The Likud-New Hope statement said Sa’ar’s party’s dissolution would take effect in the next election, currently scheduled to take place in late 2026. In that election, the statement said, Sa’ar will choose the candidate who gets the highest-ranked reserved spot on Likud’s electoral slate, placement on which is largely determined by the results of the party primaries. This is apparently in addition to Sa’ar himself getting a reserved spot.

The Ynet news site reported at the time that Sa’ar would likely select Minister Ze’ev Elkin — a one-time Likud power player and Netanyahu confidant who left the party with Sa’ar in 2020 to found New Hope.

Upon leaving Likud in 2020, Sa’ar said that Likud had become a “tool for the personal interests of the person in charge, including matters relating to his criminal trial,” and had fostered “a cult of personality” around Netanyahu.

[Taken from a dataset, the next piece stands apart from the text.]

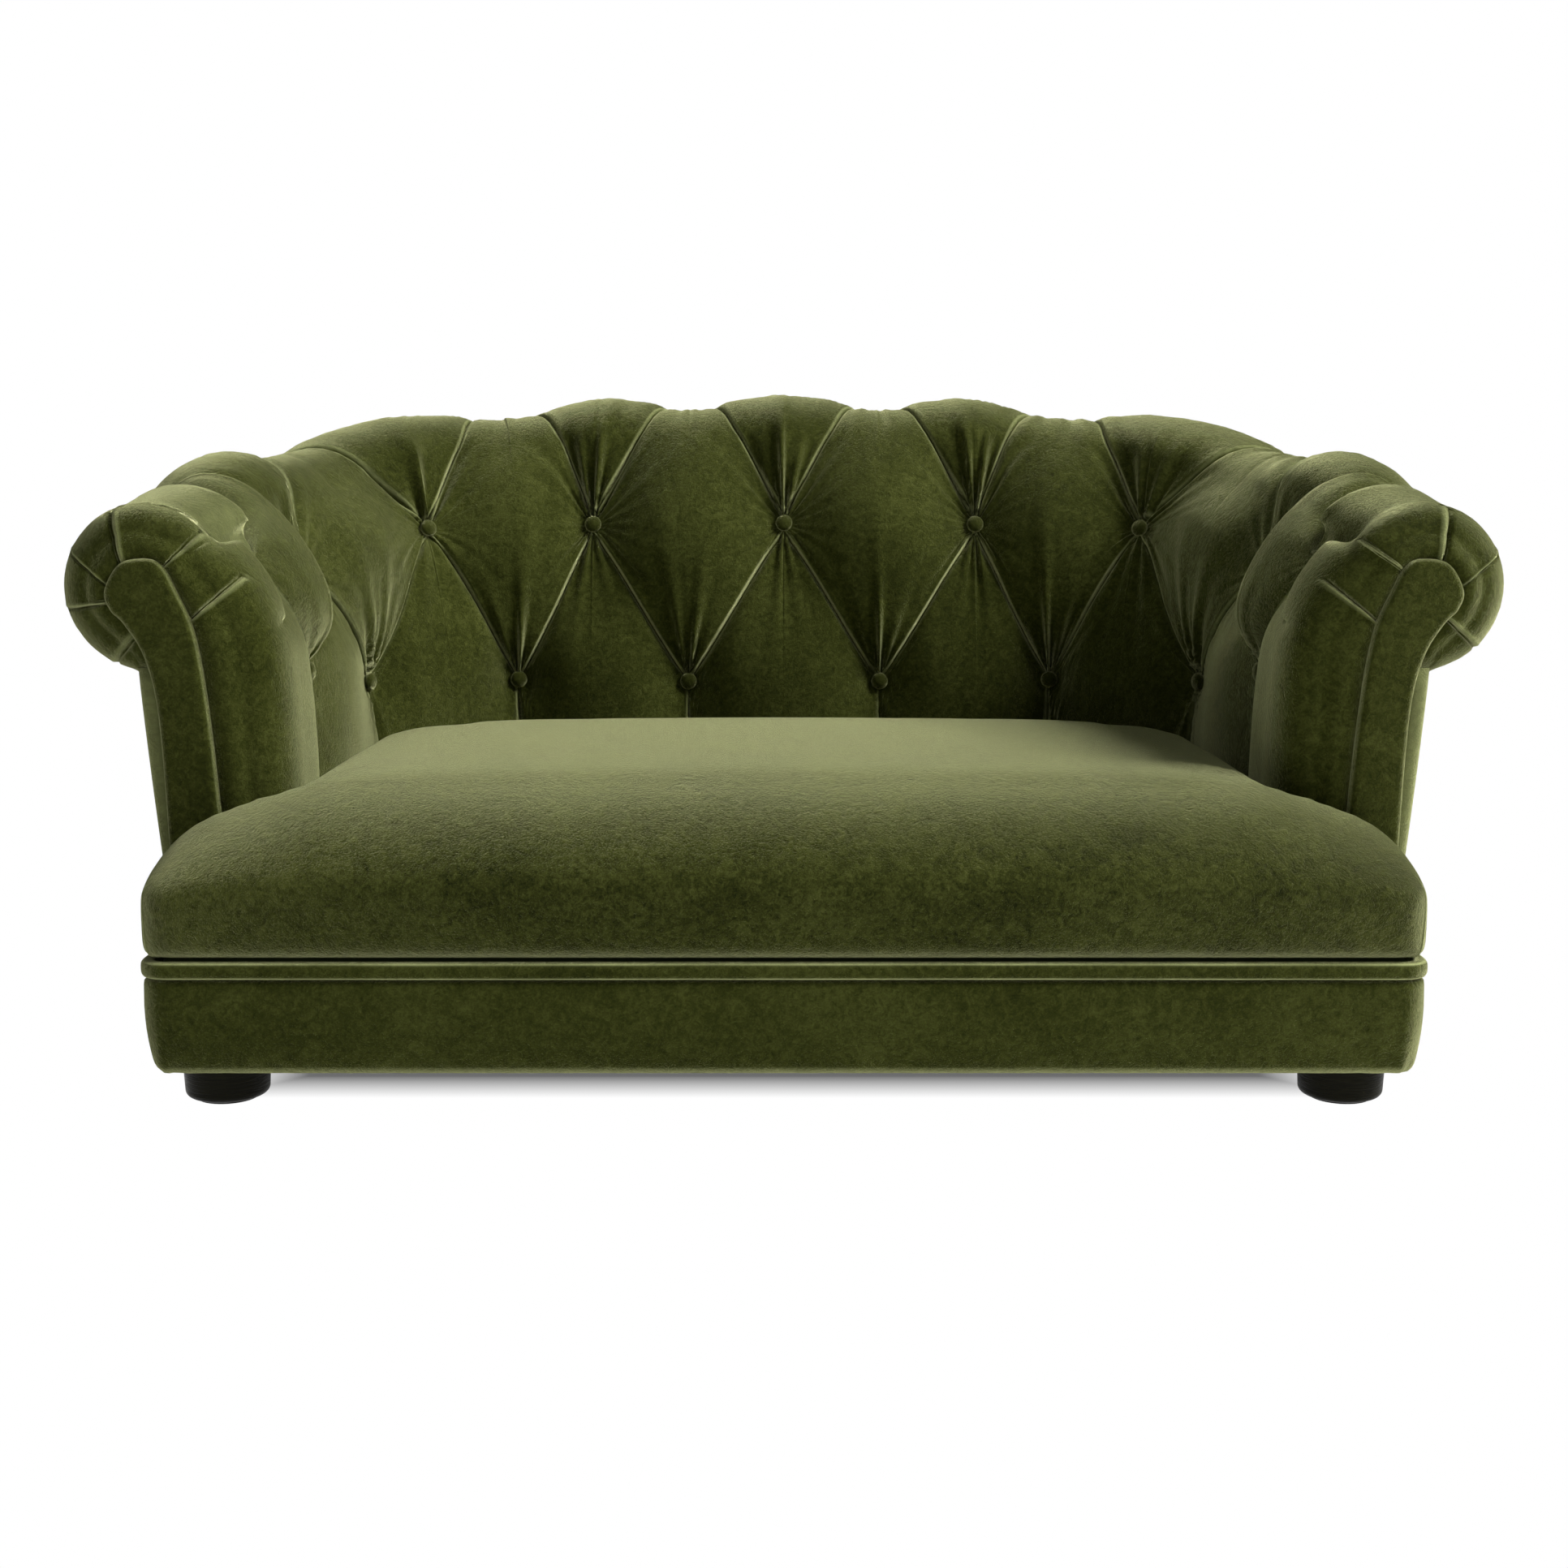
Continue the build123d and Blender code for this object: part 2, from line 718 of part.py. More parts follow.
def base_border():
    """The padded band round the base, drawn in towards its lower edge."""
    height = border_top - border_bottom
    levels = []
    for up, draw in zip(border_height_shares, border_draw_shares):
        sheet = base_outline(draw * border_draw_depth)
        levels.append(Location((0, 0, border_bottom + up * height)) * sheet)
    band = loft(levels, ruled=True)
    low, high = border_bottom - cut_overrun_length, border_top + cut_overrun_length
    return band - raised(base_outline(border_thickness), low, high)


def base_welt():
    """The thick round welt that lies on the border all the way round."""
    height = border_top + seat_gap + welt_diameter / 2
    path = (Location((0, 0, height)) * base_outline(welt_centre_inset)).wires()[0]
    start = path @ 0
    ring = Plane(origin=start, z_dir=path % 0) * Circle(welt_diameter / 2)
    return sweep(ring, path=path)


def dust_cover():
    cover = raised(base_outline(rail_outer_inset), foot_height - dust_cover_thickness, foot_height)
    for place in foot_places.values():
        cover -= Location((*place, 0)) * Cylinder(
            foot_diameter / 2 + seat_gap, foot_height + cut_overrun_length, align=upright
        )
    return cover


# Seat cushion: a wide crowned front with ears before the arms, and a body between the arms
def cushion_section(y, half_width, edge, shoulder, shoulder_run, crown, bottom):
    """Closed outline across the cushion: flat bottom, low sides, round shoulders and a crown."""
    round_part = edge + (shoulder - edge) * shoulder_round_share
    inner = half_width - shoulder_run
    middle = half_width - shoulder_run * shoulder_place_share

    def at(x, height):
        return Vector(x, y, height)

    return Wire([
        Edge.make_line(at(-half_width, bottom), at(half_width, bottom)),
        Edge.make_line(at(half_width, bottom), at(half_width, edge)),
        bowed(at(half_width, edge), at(middle, round_part), at(inner, shoulder)),
        bowed(at(inner, shoulder), at(0, crown), at(-inner, shoulder)),
        bowed(at(-inner, shoulder), at(-middle, round_part), at(-half_width, edge)),
        Edge.make_line(at(-half_width, edge), at(-half_width, bottom)),
    ])


cushion_ear_depth = arm_front_inset - facing_thickness - cushion_ear_gap


def front_rise(y):
    """Share of the crown's rise over the front edge that the cushion has reached at a depth."""
    place = (y - front_y) / cushion_ear_depth
    if place >= 1:
        return 1.0
    index = 0
    while place > front_place_shares[index + 1]:
        index += 1
    low, high = front_place_shares[index], front_place_shares[index + 1]
    return mix(front_rise_shares[index], front_rise_shares[index + 1], (place - low) / (high - low))


def cushion_front(skin):
    """The front of the cushion with its two ears; skin shrinks it on all sides."""
    bottom = deck_pad_top + seat_gap + skin
    depth = cushion_ear_depth - 2 * skin
    edge = bottom + cushion_edge_height - 2 * skin
    crown = bottom + cushion_crown_height - 2 * skin
    wires = []
    for place, rise, corner in zip(front_place_shares, front_rise_shares, front_corner_shares):
        half_width = half_base - skin - corner * front_corner_radius
        top = mix(edge, crown, rise)
        shoulder = mix(edge, top, shoulder_height_share)
        y = front_y + skin + place * depth
        wires.append(cushion_section(y, half_width, edge, shoulder, cushion_shoulder_width, top, bottom))
    return lofted(wires)


def cushion_rear(skin):
    """The body of the cushion between the arms, with round rear corners."""
    bottom = deck_pad_top + seat_gap + skin
    low = bottom + cushion_edge_height - 2 * skin
    crown = bottom + cushion_crown_height - 2 * skin
    fall = cushion_crown_height - cushion_rear_height
    half_width = half_tub - cushion_side_gap - skin
    radius = tub_corner_radius - cushion_side_gap
    rear = back_y - cushion_rear_gap - skin
    start = front_y + cushion_ear_depth * rear_start_share
    wires = []

    def section(y, width):
        near = min(max((rear - y) / cushion_rear_length, 0), 1)
        top = mix(low, crown, front_rise(y)) - fall * (1 - near) ** 2
        edge = top - cushion_side_radius
        shoulder = mix(edge, top, shoulder_height_share)
        wires.append(cushion_section(y, width, edge, shoulder, cushion_side_width, top, bottom))

    section(start, half_width)
    side_start = front_y + cushion_ear_depth
    for place, draw in zip(side_place_shares, side_draw_shares):
        section(mix(side_start, rear - radius, place), half_width - draw * cushion_draw_depth)
    for turn in corner_turns[1:]:
        angle = math.radians(turn)
        section(rear - radius + radius * math.sin(angle), half_width - radius + radius * math.cos(angle))
    return lofted(wires)


def cushion_body(skin):
    return cushion_front(skin) + cushion_rear(skin)


def build():
    os.makedirs("parts", exist_ok=True)
    whole_back = -join_column, join_column
    save(back_pad(), "back_pad")
    save(buttons(back_spots), "back_buttons")
    save(back_strip(top_rail_corners, column_steps(*whole_back)), "back_top_rail")
    save(back_strip(liner_corners, column_steps(*whole_back)), "back_liner")
    save(back_strip(outside_corners, fine_steps(*whole_back)), "outside_back")
    save([support(column, rib_thickness) for column in rib_columns], "tub_ribs")
    behind_front = front_pad_thickness + seat_gap
    for side, word in ((-1, "left"), (1, "right")):
        arm = join_column, front_column
        save(arm_pad(side), word + "_arm_pad")
        save(buttons(arm_spots[side]), word + "_arm_buttons")
        save(arm_facing(side), word + "_arm_facing")
        save(arm_stump(side), word + "_arm_stump")
        save(arm_strip(side, top_rail_corners, column_steps(*arm), behind_front), word + "_top_rail")
        save(arm_strip(side, liner_corners, column_steps(*arm), behind_front), word + "_arm_liner")
        save(arm_strip(side, outside_corners, fine_steps(*arm), behind_front), word + "_outside_arm")
    for name, rail in rail_pieces().items():
        save(rail, name)
    save(cross_bearers(), "cross_bearers")
    save([corner_block(place) for place in foot_places.values()], "corner_blocks")
    save([insert_nut(place) for place in foot_places.values()], "foot_insert_nuts")
    save([foot_bolt(place) for place in foot_places.values()], "foot_bolts")
    save([foot_glide(place) for place in foot_places.values()], "foot_glides")
    for name, place in foot_places.items():
        save(foot(place), name + "_foot")
    save(raised(base_outline(rail_outer_inset), rail_top, deck_top), "deck_panel")
    save(deck_pad(), "deck_pad")
    save(base_border(), "base_border")
    save(base_welt(), "base_welt")
    save(dust_cover(), "dust_cover")
    save(cushion_body(0) - cushion_body(cover_thickness), "seat_cushion_cover")
    save(cushion_body(cover_thickness + seat_gap), "seat_cushion_foam")


build()
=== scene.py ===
import math
import random

import bmesh
import bpy
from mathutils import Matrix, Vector
from mathutils.bvhtree import BVHTree


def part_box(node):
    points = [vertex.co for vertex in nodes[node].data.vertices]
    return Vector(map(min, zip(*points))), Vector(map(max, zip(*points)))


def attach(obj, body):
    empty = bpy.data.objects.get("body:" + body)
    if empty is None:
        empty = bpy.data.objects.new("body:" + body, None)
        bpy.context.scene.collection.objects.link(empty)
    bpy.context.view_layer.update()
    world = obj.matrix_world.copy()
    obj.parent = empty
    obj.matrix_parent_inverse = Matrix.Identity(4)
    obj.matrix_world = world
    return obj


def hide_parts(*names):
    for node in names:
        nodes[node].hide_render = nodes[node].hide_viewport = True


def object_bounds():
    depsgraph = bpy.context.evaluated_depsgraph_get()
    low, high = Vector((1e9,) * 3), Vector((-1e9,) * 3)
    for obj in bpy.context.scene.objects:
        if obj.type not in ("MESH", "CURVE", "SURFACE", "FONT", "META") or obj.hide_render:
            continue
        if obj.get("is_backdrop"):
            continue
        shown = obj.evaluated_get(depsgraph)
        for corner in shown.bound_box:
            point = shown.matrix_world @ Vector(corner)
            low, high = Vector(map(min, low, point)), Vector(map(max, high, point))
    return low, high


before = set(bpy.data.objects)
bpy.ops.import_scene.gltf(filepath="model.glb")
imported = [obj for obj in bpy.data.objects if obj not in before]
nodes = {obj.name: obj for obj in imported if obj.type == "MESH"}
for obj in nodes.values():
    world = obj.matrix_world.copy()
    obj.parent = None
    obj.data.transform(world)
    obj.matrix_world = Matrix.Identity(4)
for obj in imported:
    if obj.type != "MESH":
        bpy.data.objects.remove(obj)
cad_low, cad_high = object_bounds()
random.seed(7)


# The studio: a pale floor in a white room, a large soft lamp high on the right, a weaker one on
# the left, a strip behind that catches the pile, and the photograph's camera, which stands low
# before the middle of the sofa and looks a little down.
border_low, border_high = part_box("base_border")
camera_distance, camera_height, camera_tilt, camera_lens = 1.452, 0.460, 0.1544, 49.47
half_floor, floor_colour = 6.0, (0.86, 0.86, 0.85)
shadow_share, shadow_inset, shadow_fade, room_level = 0.86, 0.095, 0.055, 0.10
lamps = {
    "key_lamp": ((3.6, -0.50, 3.40), (0.0, -0.05, 0.25), 2.0, 600),
    "fill_lamp": ((-1.2, -2.4, 1.5), (0.0, 0.0, 0.25), 1.6, 6),
    "top_lamp": ((0.5, 1.1, 1.9), (0.0, 0.0, 0.30), 1.1, 13),
}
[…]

During their time in the opposition, Sa’ar and his party’s MKs were harsh critics of the government’s handling of the war and other security and political issues.

MK Sharren Haskel attends a meeting at the Knesset in Jerusalem, on June 28, 2023. (Oren Ben Hakoon/Flash90)

Speaking with The Times of Israel in August 2024, New Hope MK Sharren Haskel, now the deputy foreign minister, insisted that Netanyahu’s administration was “one of the worst governments that we could have had in such a difficult, challenging time for our country.”

After Sa’ar signed his agreement with Likud in March, Channel 13 reported that Haskel was not expected to return to Likud. Haskel, who is currently in South Sudan on a diplomatic mission, did not immediately reply to an inquiry from The Times of Israel.